=== What you need to do ===
Only the lines from the line that has "with BuildSketch(Plane.XY.offset(main_low + BOARD_T +" through the line that has "Chooser = Callable[[Vector, Vector], bool]" should be reproduced, exactly and with both ends kept.

(A run of records)
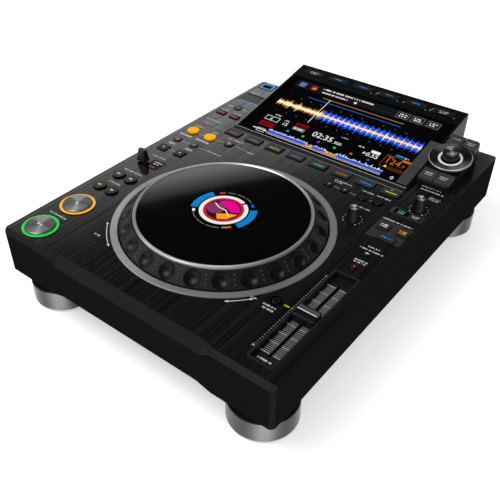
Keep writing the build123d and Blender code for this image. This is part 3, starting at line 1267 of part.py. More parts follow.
with BuildPart() as power_switch:
    with BuildSketch(SWITCH_FACE.offset(-SWITCH_BODY / 2)):
        Rectangle(SWITCH_W, SWITCH_H)
    extrude(amount=SWITCH_BODY)
    with BuildSketch(Plane.YZ.offset(SWITCH_X)):
        with Locations((REAR_WALL - WALL / 2, SOCKET_Z)):
            Circle(TRUNNION_R)
    extrude(amount=SWITCH_W / 2 + SWITCH_GAP + TRUNNION_REACH - KEY_GAP, both=True)
power_switch.part.label = "power_switch"
export_step(power_switch.part, "parts/power_switch.step")

# ------------------------------------------------------------------ circuit boards
key_places = [(x, y) for x, y in PLAY_CUE.values()]
key_places += [(values[0], values[1]) for values in ROUND_KEYS.values()]
key_places += [(values[0], values[1]) for values in RECT_KEYS.values()]
CONTROL_TOP = DECK_Z - CONTROL_BOARD_DROP

with BuildPart() as control_boards:
    with BuildSketch(Plane.XY.offset(CONTROL_TOP)):
        for x, board_w, front_row, rear_row in CONTROL_BOARDS.values():
            with Locations((x, row((front_row + rear_row) / 2))):
                Rectangle(board_w, row(rear_row) - row(front_row))
    extrude(amount=-BOARD_T)
    with BuildSketch(Plane.XY.offset(CONTROL_TOP)):
        with Locations(*key_places):
            Rectangle(SWITCH_BLOCK, SWITCH_BLOCK)
    extrude(amount=KEY_LOW - KEY_TRAVEL - COLLAR_GAP - CONTROL_TOP)
    with BuildSketch(Plane.XY.offset(CONTROL_TOP)):
        for x, board_w, front_row, rear_row in CONTROL_BOARDS.values():
            with Locations((x, row((front_row + rear_row) / 2))):
                board_d = row(rear_row) - row(front_row)
                with GridLocations(board_w - 2 * POST_INSET, board_d - 2 * POST_INSET, 2, 2):
                    Circle(POST_R)
    extrude(amount=PANEL_LOW - CONTROL_TOP)

with BuildPart() as floor_boards:
    for x, y, board_w, board_d, board_low in FLOOR_BOARDS.values():
        with BuildSketch(Plane.XY.offset(board_low)):
            with Locations((x, y)):
                Rectangle(board_w, board_d)
        extrude(amount=BOARD_T)
    # transformer on the supply board, finned cooler on the main board
    supply_x, supply_y, supply_w, supply_d, supply_low = FLOOR_BOARDS["supply"]
    with BuildSketch(Plane.XY.offset(supply_low + BOARD_T)):
        with Locations((supply_x, supply_y)):
            Rectangle(TRANSFORMER_W, TRANSFORMER_D)
    extrude(amount=TRANSFORMER_H)
    main_x, main_y, main_w, main_d, main_low = FLOOR_BOARDS["main"]
    with BuildSketch(Plane.XY.offset(main_low + BOARD_T)):
        with Locations((main_x, main_y)):
            Rectangle(COOLER_W, COOLER_W)
    extrude(amount=FIN_T)
    with BuildSketch(Plane.XY.offset(main_low + BOARD_T + FIN_T)):
        with Locations((main_x, main_y)):
            with GridLocations(2 * FIN_T, 1, COOLER_FINS, 1):
                Rectangle(FIN_T, COOLER_W)
    extrude(amount=FIN_H)

circuit_boards = Compound(
    label="circuit_boards",
    children=[*control_boards.part.solids(), *floor_boards.part.solids()],
)
export_step(circuit_boards, "parts/circuit_boards.step")
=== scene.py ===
import logging
import math
import random
from collections.abc import Callable, Sequence
from dataclasses import dataclass, replace
from enum import Enum
from functools import cache

import bmesh
import bpy
from mathutils import Matrix, Vector


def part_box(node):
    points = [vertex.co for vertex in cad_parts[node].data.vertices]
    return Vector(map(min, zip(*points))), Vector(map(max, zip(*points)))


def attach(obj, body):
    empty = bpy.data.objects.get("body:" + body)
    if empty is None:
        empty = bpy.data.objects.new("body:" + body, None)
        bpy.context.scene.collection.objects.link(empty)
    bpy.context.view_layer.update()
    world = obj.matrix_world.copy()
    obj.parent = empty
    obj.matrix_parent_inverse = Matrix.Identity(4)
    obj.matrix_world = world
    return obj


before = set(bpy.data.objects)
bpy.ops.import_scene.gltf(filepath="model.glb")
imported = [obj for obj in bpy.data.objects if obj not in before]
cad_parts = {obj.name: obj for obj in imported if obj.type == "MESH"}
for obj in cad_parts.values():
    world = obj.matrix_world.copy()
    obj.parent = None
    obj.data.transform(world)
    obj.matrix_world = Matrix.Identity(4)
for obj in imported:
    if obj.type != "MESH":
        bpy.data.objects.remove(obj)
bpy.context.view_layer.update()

log = logging.getLogger("media_player")

Colour = tuple[float, float, float]
Point = tuple[float, float]
Chooser = Callable[[Vector, Vector], bool]

# sizes in millimetres, in the model's frame
MM = 0.001
FRONT = -226.5
REAR_WALL = 205.0
LEFT = -164.5
DECK_Z = 87.7
FLOOR_LOW = 42.6
JOG_Y = -83.9
JOG_TOP = 102.7
FACE_Y = 79.8
FACE_Z = 89.5
TILT = math.radians(10.994)
POD_X = 134.1
POD_AT = 61.0
LEVEL = 0.99  # least upward share of the normal of a level face
SKIN = 0.1  # how near a face has to be to a height to lie at it
CLEAR_COAT_ROUGHNESS = 0.05
GRAIN_DEPTH = 0.0002  # metres
GRAIN_BAND = 0.2  # half the span of grain values that the colour range is spread over
SHEEN_BAND = 0.12  # the same for a coat on the bright lines
LIT_SHADE = 0.85  # how far a lit finish's own colour is darkened
DUST_GREY = (0.3, 0.3, 0.3)
FIGURE_HEIGHT = 0.69  # height of a figure, as a share of the size of its type
LINE_RINGS = 5200.0  # turning lines per metre on keys, knobs and feet
DIAL_RINGS = 2600.0


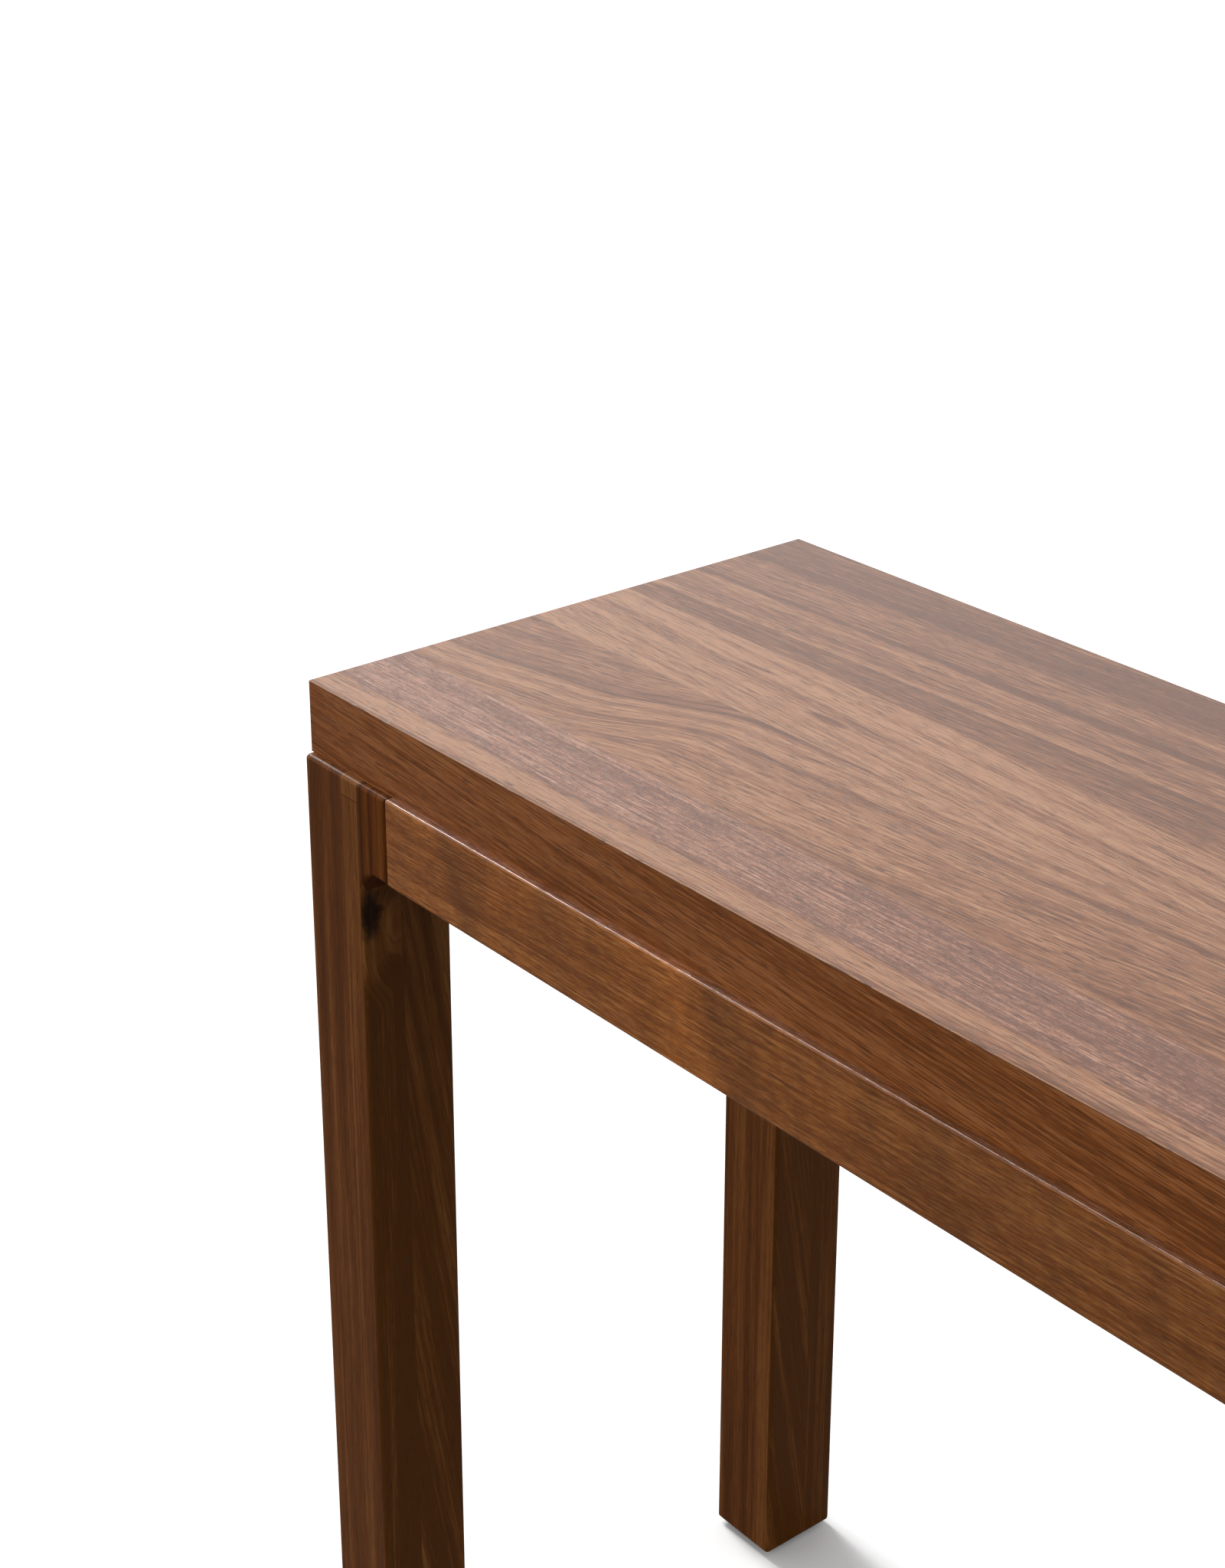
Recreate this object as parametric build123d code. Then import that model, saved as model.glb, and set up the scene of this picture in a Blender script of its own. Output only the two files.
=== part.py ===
from build123d import *
import os

# Console table: a thick veneered slab on a leg-and-apron frame, in millimetres.
# +X runs along the length, -Y is the front, +Z is up, and the origin is on the floor under the middle.

# Overall sizes
TABLE_HEIGHT = 762.0
SLAB_LENGTH = 1220.0
SLAB_DEPTH = 381.0
SLAB_THICKNESS = 44.4

# The frame stands a little proud of the slab along both long sides, which leaves a ledge there
LONG_SIDE_LEDGE = 5.2

# Slab layers
VENEER_THICKNESS = 1.0
EDGE_BAND_THICKNESS = 3.0
SLAB_EDGE_BREAK = 0.4

# Legs: a rectangular post, with a shoulder block glued to its head beside the apron
LEG_WIDTH = 55.0
LEG_DEPTH = 62.0
SHOULDER_WIDTH = 26.0
SHOULDER_COVE_RADIUS = 14.0
LEG_EDGE_RADIUS = 3.0

# Aprons on the long sides and rails on the ends
RAIL_HEIGHT = 54.0
RAIL_THICKNESS = 25.0
RAIL_EDGE_RADIUS = 1.5
RAIL_END_RADIUS = 1.2

# Battens across the frame, stub-tenoned into the aprons
BATTEN_WIDTH = 45.0
BATTEN_THICKNESS = 22.0
BATTEN_SPACING = 330.0
TENON_LENGTH = 10.0
TENON_WIDTH = 35.0
TENON_THICKNESS = 12.0

# Cleats that hold the slab to the end rails
CLEAT_LENGTH = 120.0
CLEAT_SIDE = 24.0

# Steel corner brackets, bent from plate
BRACKET_PLATE = 2.5
BRACKET_HEIGHT = 40.0
BRACKET_FLANGE = 28.0
BRACKET_STAND_OFF = 6.0
BRACKET_HOLE_RADIUS = 2.3
BRACKET_BOLT_HOLE_RADIUS = 4.5
BRACKET_SCREW_SPREAD = 22.0
BRACKET_SCREW_FROM_BEND = 16.8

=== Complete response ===
    with BuildSketch(Plane.XY.offset(main_low + BOARD_T + FIN_T)):
        with Locations((main_x, main_y)):
            with GridLocations(2 * FIN_T, 1, COOLER_FINS, 1):
                Rectangle(FIN_T, COOLER_W)
    extrude(amount=FIN_H)

circuit_boards = Compound(
    label="circuit_boards",
    children=[*control_boards.part.solids(), *floor_boards.part.solids()],
)
export_step(circuit_boards, "parts/circuit_boards.step")
=== scene.py ===
import logging
import math
import random
from collections.abc import Callable, Sequence
from dataclasses import dataclass, replace
from enum import Enum
from functools import cache

import bmesh
import bpy
from mathutils import Matrix, Vector


def part_box(node):
    points = [vertex.co for vertex in cad_parts[node].data.vertices]
    return Vector(map(min, zip(*points))), Vector(map(max, zip(*points)))


def attach(obj, body):
    empty = bpy.data.objects.get("body:" + body)
    if empty is None:
        empty = bpy.data.objects.new("body:" + body, None)
        bpy.context.scene.collection.objects.link(empty)
    bpy.context.view_layer.update()
    world = obj.matrix_world.copy()
    obj.parent = empty
    obj.matrix_parent_inverse = Matrix.Identity(4)
    obj.matrix_world = world
    return obj


before = set(bpy.data.objects)
bpy.ops.import_scene.gltf(filepath="model.glb")
imported = [obj for obj in bpy.data.objects if obj not in before]
cad_parts = {obj.name: obj for obj in imported if obj.type == "MESH"}
for obj in cad_parts.values():
    world = obj.matrix_world.copy()
    obj.parent = None
    obj.data.transform(world)
    obj.matrix_world = Matrix.Identity(4)
for obj in imported:
    if obj.type != "MESH":
        bpy.data.objects.remove(obj)
bpy.context.view_layer.update()

log = logging.getLogger("media_player")

Colour = tuple[float, float, float]
Point = tuple[float, float]
Chooser = Callable[[Vector, Vector], bool]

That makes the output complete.